C’è un esercito silenzioso che ogni giorno si prende cura delle nostre case, dei nostri figli, dei nostri anziani. Sono le badanti, le colf, le baby sitter che permettono a milioni di famiglie italiane di andare avanti. Eppure questo lavoro fondamentale resta ancora in gran parte invisibile, sommerso, privo di adeguate tutele.
L’ultimo rapporto dell’Osservatorio Domina sul lavoro domestico in Italia ci restituisce una fotografia impietosa di un settore che vale l’1% del PIL ma che continua a essere trattato come figlio di un dio minore. Parliamo di quasi 900mila lavoratori regolari, cui si aggiunge una quota stimata di oltre 960mila irregolari. Un esercito di 1,8 milioni di persone, per lo più donne e straniere, che mandano avanti le nostre case mentre noi andiamo in ufficio.
Ma a che prezzo? Il tasso di irregolarità sfiora il 52%, contro una media nazionale dell’11%. Più della metà di questi lavoratori, insomma, non ha un contratto regolare. Niente contributi, niente malattia, niente ferie. Una situazione di sfruttamento legalizzato.
Lavoro domestico, lo sfruttamento invisibile: numeri e paradossi di un settore nell’ombra
E non si tratta solo di sfruttamento economico. Il rapporto evidenzia come il 30% dei lavoratori domestici si trovi sotto la soglia di povertà. Persone che ogni giorno si prendono cura dei nostri cari ma che faticano ad arrivare a fine mese. Una contraddizione stridente in un Paese che si definisce civile.
Ma il paradosso più grande è che a pagare il prezzo più alto sono proprio le donne. Quelle stesse donne che, grazie al lavoro di colf e badanti, possono dedicarsi alla carriera.
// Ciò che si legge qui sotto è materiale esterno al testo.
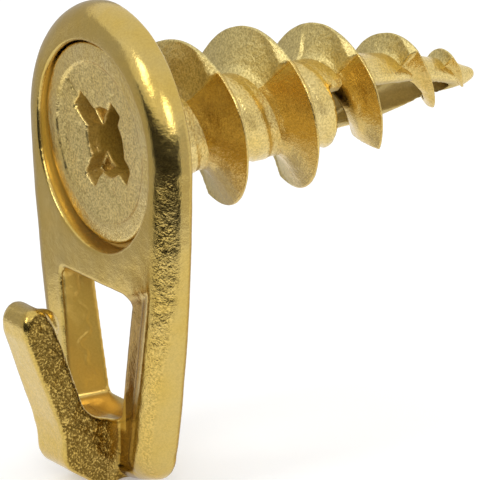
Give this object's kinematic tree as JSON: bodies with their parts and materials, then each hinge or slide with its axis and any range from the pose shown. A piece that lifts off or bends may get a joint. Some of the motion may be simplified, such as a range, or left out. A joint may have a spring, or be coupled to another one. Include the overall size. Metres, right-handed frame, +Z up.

Il 70% del lavoro domestico è svolto da donne straniere, spesso costrette a lasciare i propri figli nei Paesi d’origine per prendersi cura dei nostri. Gli “orfani bianchi”, li chiamano. Bambini cresciuti senza madri perché queste sono impegnate ad accudire i nostri di figli. Una catena dello sfruttamento globale di cui siamo inconsapevoli beneficiari.
E non finisce qui. Il rapporto evidenzia come la maggior parte dei datori di lavoro domestico siano anziani con pensioni basse. Persone che hanno bisogno di assistenza ma che faticano a pagarla regolarmente. Un cortocircuito del welfare che scarica sulle famiglie costi che magari potrebbero essere a carico dello Stato.
Un welfare insostenibile: il cortocircuito di un sistema al collasso
Di fronte a questo scenario, le proposte del Governo, secondo l’Osservatorio Domina sul lavoro domestico, appaiono del tutto inadeguate. Si parla di voucher, di detrazioni fiscali, di sanatorie una tantum. Toppe che non risolvono il problema strutturale. Perché la verità è che abbiamo costruito un sistema di welfare che si regge sullo sfruttamento di una manodopera a basso costo e priva di diritti.
Servirebbe una rivoluzione culturale prima ancora che normativa. Riconoscere il valore sociale ed economico del lavoro di cura. Garantire diritti e tutele a chi si prende cura dei nostri cari. Costruire un sistema di welfare universalistico che non scarichi sulle famiglie il peso dell’assistenza.
Altrimenti continueremo a sfruttare il lavoro invisibile di milioni di donne, per lo più straniere. Continueremo a fingere che il problema non esista. Continueremo a delegare alle badanti rumene o ucraine la cura dei nostri anziani, alle colf filippine la pulizia delle nostre case finché il sistema regge.
I numeri parlano chiaro: il 35,4% dei lavoratori domestici proviene dall’Est Europa, il 17,2% dall’Asia. Il 48% sono badanti, il 52% colf. L’età media è di 49,6 anni. Solo il 44,4% lavora per più di 29 ore settimanali. Il 26,5% guadagna meno di 3000 euro l’anno.
E le previsioni demografiche non lasciano spazio a ottimismo: nel 2050 gli over 80 saranno il 14,1% della popolazione italiana, contro il 7,6% attuale. Chi si prenderà cura di loro? Con quali tutele? A quale costo per le famiglie e per lo Stato?